One of the more enduring quips from JRR Tolkein’s Fellowship of the Ring is Bilbo Baggins speaking to his neighbors at a party, saying “I don’t know half of you half as well as I should like; and I like less than half of you half as well as you deserve”. This is how I feel leaving DeSales, leaving all my friends, classmates, coworkers, associates, whatever words I should use to describe my relationship with the people here. Having said a lot of goodbyes in the past week I began to acutely feel the passage of time. It was only when it was coming to an end that I realized how much more I wish I had done.

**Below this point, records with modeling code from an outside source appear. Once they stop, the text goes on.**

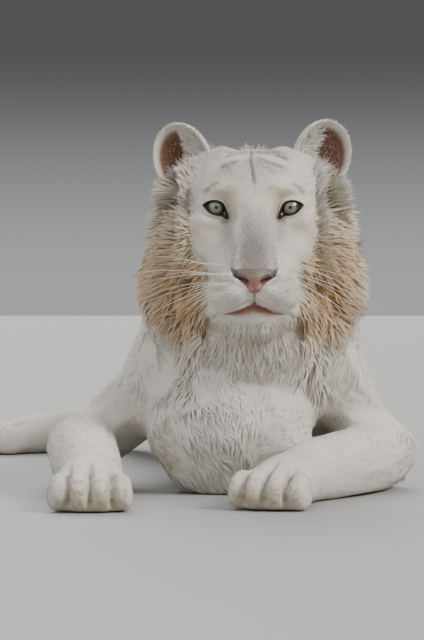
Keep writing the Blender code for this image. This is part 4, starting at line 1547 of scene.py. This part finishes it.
def make_nose_leather(material):
    """A thin closed sheet of leather over the nose, with its pebbled grain painted, and painted shade in its
    nostrils and along its top under the bridge.
    """
    inside = leather_share(surface.points)[surface.triangles].all(axis=1)
    ahead = NORMALS[surface.triangles[:, 0], 1] < 0.3
    triangles = surface.triangles[inside & ahead]
    used, faces = np.unique(triangles, return_inverse=True)
    faces = faces.reshape(-1, 3)
    outer = surface.points[used] + NORMALS[used] * LEATHER_RISE
    inner = surface.points[used] - NORMALS[used] * LEATHER_ROOT
    count = len(used)
    edges = np.vstack((faces[:, [0, 1]], faces[:, [1, 2]], faces[:, [2, 0]]))
    keys = np.sort(edges, axis=1)
    _, first, times = np.unique(keys, axis=0, return_index=True, return_counts=True)
    border = edges[first[times == 1]]
    walls = np.vstack((
        np.stack((border[:, 1], border[:, 0], border[:, 0] + count), axis=1),
        np.stack((border[:, 1], border[:, 0] + count, border[:, 1] + count), axis=1),
    ))
    shell = np.vstack((faces, faces[:, ::-1] + count, walls))
    mesh = mesh_of("nose_leather", np.vstack((outer, inner)), shell)
    low = 1 - ramp(outer[:, 2], 0.300, 0.322)
    grain = 0.5 + 0.5 * np.sin(900 * outer[:, 0] + 3 * np.sin(700 * outer[:, 2])) * np.sin(820 * outer[:, 2])
    colours = mixed(PINK * (0.78 + 0.22 * grain[:, None]), 0.5 * low, PINK * (1.15, 1.05, 1.05))
    # grey mottling along the top of the leather, deepened with painted shade under the bridge
    colours = mixed(colours, 0.75 * ramp(outer[:, 2], 0.317, 0.330), GREY * 0.70)
    colours = mixed(colours, 0.45 * ramp(np.abs(outer[:, 0]), 0.010, 0.026), GREY * 0.80)
    # painted shade inside the nostrils' openings
    colours = mixed(colours, nostril_share(outer), NOSTRIL_SHADE)
    paint(mesh, np.vstack((colours, colours)))
    add_piece("nose_leather", mesh, "nose_leather", material, "nose")


# Camera, light and floor

def make_camera():
    """A long lens level with the mouth, dipped very slightly and set a little to the tiger's right."""
    lens, distance, height, dip, aside = 135, 3.6, 0.285, 0.0225, -0.0615
    camera = bpy.data.cameras.new("camera")
    camera.lens = lens
    camera.sensor_width = 36
    camera.clip_end = 200
    holder = new_object("camera", camera)
    at = Vector((aside, -distance, height)) + Vector(ORIGIN)
    aim = Vector((aside, 0.0, height - dip)) + Vector(ORIGIN)
    holder.location = at
    holder.rotation_mode = "QUATERNION"
    holder.rotation_quaternion = (aim - at).to_track_quat("-Z", "Y")
    bpy.context.scene.camera = holder


def sun(name, heading, strength, softness, colour):
    """Parallel soft light, so that the floor is lit alike out to the horizon."""
    light = bpy.data.lights.new(name, "SUN")
    light.energy = strength
    light.angle = math.radians(softness)
    light.color = colour
    holder = new_object(name, light)
    holder.rotation_mode = "QUATERNION"
    holder.rotation_quaternion = Vector(heading).to_track_quat("-Z", "Y")


def make_world():
    """A pale studio wall that darkens above the horizon, under a broad white ceiling light."""
    world = bpy.data.worlds.new("studio")
    bpy.context.scene.world = world
    world.use_nodes = True
    tree = world.node_tree
    link = tree.links.new
    place = tree.nodes.new("ShaderNodeTexCoord")
    parts = tree.nodes.new("ShaderNodeSeparateXYZ")
    shades = tree.nodes.new("ShaderNodeValToRGB")
    shades.color_ramp.interpolation = "EASE"
    steps = [(0.0, 0.42), (0.11, 0.090), (0.30, 0.18), (0.60, 0.95)]
    for number, (height, grey) in enumerate(steps):
        if number > 1:
            shades.color_ramp.elements.new(height)
        step = shades.color_ramp.elements[number]
        step.position = height
        step.color = (grey, grey * 1.01, grey * 1.03, 1)
    link(place.outputs["Generated"], parts.inputs[0])
    link(parts.outputs["Z"], shades.inputs["Fac"])
    link(shades.outputs["Color"], tree.nodes["Background"].inputs["Color"])
    tree.nodes["Background"].inputs["Strength"].default_value = 1.0


FLOOR_RADIUS = 60
FLOOR_GAP = 0.0005  # by which the floor lies lower than the paws, so that the two don't flicker


def make_studio():
    """The lights, the wall and the pale floor."""
    sun("key", (-0.80, 0.45, -0.66), 2.9, 22, (1.0, 0.97, 0.93))
    sun("fill", (0.75, 0.55, -0.32), 0.80, 50, (0.95, 0.97, 1.0))
    sun("back", (0.1, -0.8, -0.55), 1.6, 35, (1.0, 0.98, 0.95))
    make_world()
    bm = bmesh.new()
    bmesh.ops.create_circle(bm, cap_ends=True, segments=96, radius=FLOOR_RADIUS)
    mesh = closed(bm, bpy.data.meshes.new("floor"))
    floor = new_object("floor", mesh)
    floor.location.z = -FLOOR_GAP
    made, tree, shader = principled("pale_floor", 0.75, {})
    link = tree.links.new
    noise = value_of(tree, "ShaderNodeTexNoise", Scale=3.0)
    shades = tree.nodes.new("ShaderNodeValToRGB")
    shades.color_ramp.elements[0].color = (0.33, 0.33, 0.325, 1)
    shades.color_ramp.elements[1].color = (0.37, 0.37, 0.365, 1)
    link(noise.outputs["Fac"], shades.inputs["Fac"])
    link(shades.outputs["Color"], shader.inputs["Base Color"])
    mesh.materials.append(made)


make_camera()
make_studio()
skin_mesh = mesh_of("skin", surface.points, surface.triangles)
paint(skin_mesh, bare_skin_colours())
add_piece("skin", skin_mesh, "coat", make_material("skin"), *UNDER_SKIN)
coat = make_material("coat")
clothe_head(coat)
clothe_body(coat)
make_whiskers(coat)
wet_eye = make_material("wet_eye")
for name, side in SIDES.items():
    make_eye(side, name, wet_eye)
make_lid_rims(make_material("lid_rim"))
make_nose_leather(make_material("nose_leather"))
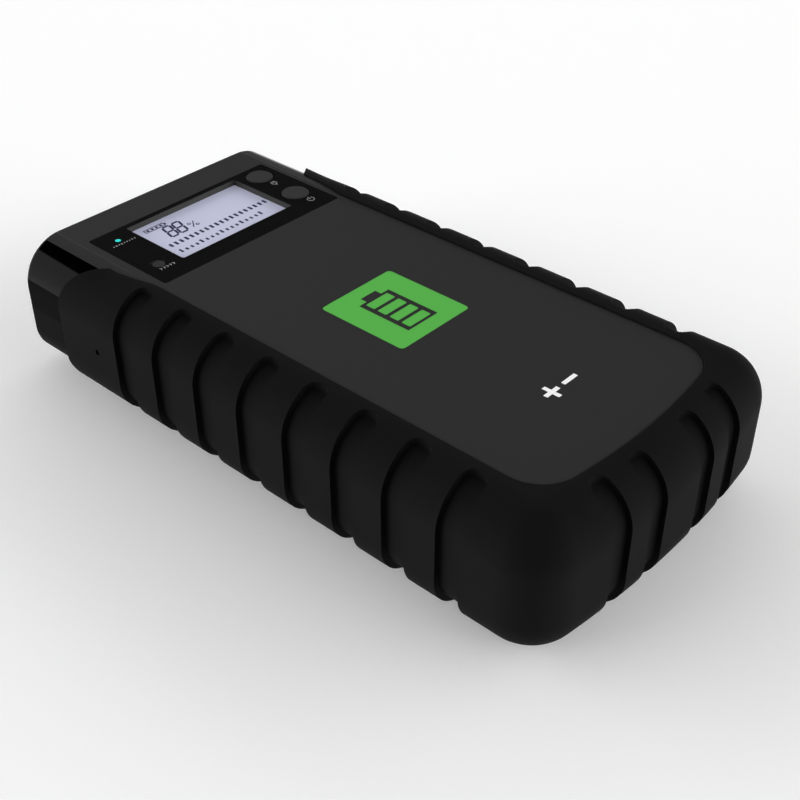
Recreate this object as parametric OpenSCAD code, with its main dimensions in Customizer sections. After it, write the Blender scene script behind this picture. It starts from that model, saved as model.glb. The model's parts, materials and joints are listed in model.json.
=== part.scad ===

[H]e does not belong to it, or to any place; and the proof of it is this, that he thinks of [it] as a place. The moment we are rooted in a place, the place vanishes. We live like a tree with the whole strength of the universe.

I am rooted to DeSales, and it was only in my last semester that I came to appreciate it for what it is. I am rooted here, and just I am rooted, I vanish.

I’ll leave you with this; Father O’Conner said to me regarding our respective future paths-” I guess you and I are in the same boat right now, I’m sure we’ll get it all figured out. I have faith there are great things still to come”

As always- It’s a great day to be a Bulldog.